I have a rather different perspective on this: I was a career officer before going to law school, and I spent the better part of a decade as a commanding officer — under administrations I despised* — in the 1980s and early 90s.
McChrystal and his staff had to go. An officer just doesn’t violate Article 88 of the Uniform Code of Military Justice, in front of reporters for a national magazine, as a flag officer or critical staff member for a flag officer, and continue in that assignment. And you don’t just ask to be relieved of command: You resign your commission. That is the only ethical and legal response. Of course, they don’t actually teach that at West Point, where MacArthur is still venerated, and the staff subtly undercuts his overweening political ambition and poor judgment. I don’t just mean about China/Korea, but about his dubious suppression of early Depression-era demonstrations in DC.
I think Obama had little choice but to accept the resignation, unless he wants a real MacArthur the next time. He also needs to quietly demand the resignations of McChrystal’s chief of staff and several others who spoke to the reporters in this instance. And he also, I think, needs to have the service Secretaries do some serious house-cleaning at the academies; I heard almost identical language coming out of the mouths of freshly minted ringbanging lieutenants and ensigns (who had even less personal contact with the political figures in question) after the 1992 election. Since the staff for McChrystal would largely have consisted of officers with twelve to twenty years’ service, that’s precisely the cohort in question.
I’m not excessively pleased about McChrystal’s replacement… but that’s for another time.

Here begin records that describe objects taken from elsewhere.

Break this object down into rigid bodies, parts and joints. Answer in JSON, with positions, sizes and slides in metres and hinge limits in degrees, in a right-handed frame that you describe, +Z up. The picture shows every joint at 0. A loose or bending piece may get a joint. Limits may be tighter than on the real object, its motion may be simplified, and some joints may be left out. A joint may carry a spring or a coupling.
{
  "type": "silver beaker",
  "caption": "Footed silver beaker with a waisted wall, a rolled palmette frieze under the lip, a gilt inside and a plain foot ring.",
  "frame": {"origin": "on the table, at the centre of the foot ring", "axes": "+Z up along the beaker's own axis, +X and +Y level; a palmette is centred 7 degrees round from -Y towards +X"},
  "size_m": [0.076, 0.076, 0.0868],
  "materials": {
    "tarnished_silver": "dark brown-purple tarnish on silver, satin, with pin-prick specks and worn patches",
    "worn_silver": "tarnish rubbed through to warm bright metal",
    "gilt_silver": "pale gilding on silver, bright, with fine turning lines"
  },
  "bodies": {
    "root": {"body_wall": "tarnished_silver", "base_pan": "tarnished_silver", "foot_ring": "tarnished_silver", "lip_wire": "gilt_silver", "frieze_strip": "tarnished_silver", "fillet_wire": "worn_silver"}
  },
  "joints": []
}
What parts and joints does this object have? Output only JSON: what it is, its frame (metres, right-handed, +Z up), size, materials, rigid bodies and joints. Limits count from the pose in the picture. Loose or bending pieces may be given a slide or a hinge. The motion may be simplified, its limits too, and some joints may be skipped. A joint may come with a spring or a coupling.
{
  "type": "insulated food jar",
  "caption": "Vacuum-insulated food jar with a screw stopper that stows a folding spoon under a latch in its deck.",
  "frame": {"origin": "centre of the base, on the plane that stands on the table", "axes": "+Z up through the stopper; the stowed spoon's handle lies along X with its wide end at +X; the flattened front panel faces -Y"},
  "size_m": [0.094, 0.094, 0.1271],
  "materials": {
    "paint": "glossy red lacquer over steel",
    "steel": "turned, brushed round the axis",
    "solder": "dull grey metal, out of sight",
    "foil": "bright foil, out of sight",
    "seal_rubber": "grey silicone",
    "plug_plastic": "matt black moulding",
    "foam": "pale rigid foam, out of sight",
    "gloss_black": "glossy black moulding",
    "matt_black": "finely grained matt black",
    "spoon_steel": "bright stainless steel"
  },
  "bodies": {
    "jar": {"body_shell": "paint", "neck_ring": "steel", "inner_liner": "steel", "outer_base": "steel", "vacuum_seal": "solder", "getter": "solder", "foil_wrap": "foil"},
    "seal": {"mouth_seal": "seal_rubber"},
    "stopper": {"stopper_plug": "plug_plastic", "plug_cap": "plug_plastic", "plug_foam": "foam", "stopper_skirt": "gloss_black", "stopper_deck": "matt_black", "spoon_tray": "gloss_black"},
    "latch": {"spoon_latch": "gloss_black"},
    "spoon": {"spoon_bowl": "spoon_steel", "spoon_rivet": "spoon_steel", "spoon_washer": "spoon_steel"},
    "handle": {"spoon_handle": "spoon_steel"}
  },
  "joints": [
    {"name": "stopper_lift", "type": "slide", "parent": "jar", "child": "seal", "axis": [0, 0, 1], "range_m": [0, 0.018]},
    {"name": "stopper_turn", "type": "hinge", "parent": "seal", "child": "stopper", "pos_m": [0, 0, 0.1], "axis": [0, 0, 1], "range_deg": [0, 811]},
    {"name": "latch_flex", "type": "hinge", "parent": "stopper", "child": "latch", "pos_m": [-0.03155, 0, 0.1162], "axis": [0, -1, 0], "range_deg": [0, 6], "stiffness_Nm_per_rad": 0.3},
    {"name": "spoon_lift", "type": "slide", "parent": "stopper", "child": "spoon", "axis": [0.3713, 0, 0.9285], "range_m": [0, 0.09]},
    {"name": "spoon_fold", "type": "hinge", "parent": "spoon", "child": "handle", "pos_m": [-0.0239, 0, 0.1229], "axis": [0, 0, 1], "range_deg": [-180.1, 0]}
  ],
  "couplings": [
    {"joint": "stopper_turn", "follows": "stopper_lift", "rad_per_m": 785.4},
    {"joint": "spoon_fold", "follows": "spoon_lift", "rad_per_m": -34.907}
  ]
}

* I was one of the tiny minority of officers who publicly believed that then-Lt Col North and then-VAdm Poindexter should have been court-martialled for lying to Congress.
Ed Whitney,
In 2008, in the Veep debate with Joe Biden, Sarah Palin mistakenly said the US commander in Afghanistan (a general McKiernan) was McLellan. Apparently, in 2010 the US commander in Afghanistan (a general McChrystal) came to the same conclusion.
I wonder if they’ll be running mates?
C.E. Petit - loved your post. One of my favorite things about this site is when people with actual relevant experience speak up.
As a civilian, I have mixed feelings about this, because if a military person (of any rank) somewhere sees something stupid about to happen, that will get people needlessly killed, I want them to blab! And to a journalist, if necessary. I gather there is some tradition that you’re allowed to complain to your immediate superior, but only in advance of a decision? (Is this true?)
But what if your immediate superior is an idiot?? Then what are you supposed to do? Can you go up the chain?
Why didn’t people resign before the Iraq war? Some of them must have known the whole thing was a mistake. The only one I remember with any cajones was Shinseki, and as I recall, he was asked a direct question anyhow.
And I don’t understand why the military is still so heavily Republican. One would think the penny would have dropped by now. What is it going to take?
I keep thinking of the way Colin Powell dared Clinton to rein him in - in the very first months of 1992 - and Clinton blinked. Soon thereafter, you had US Senators making overt threats to the President’s safety and the top brass smirked.
I grew up in an Air Force family in the 1960s when the services were still bipartisan - that is, the officer corps had Democrats. Now it’s 92% wingnuts. This institution needs taming and Obama was handed an opportunity. Thank god he took it.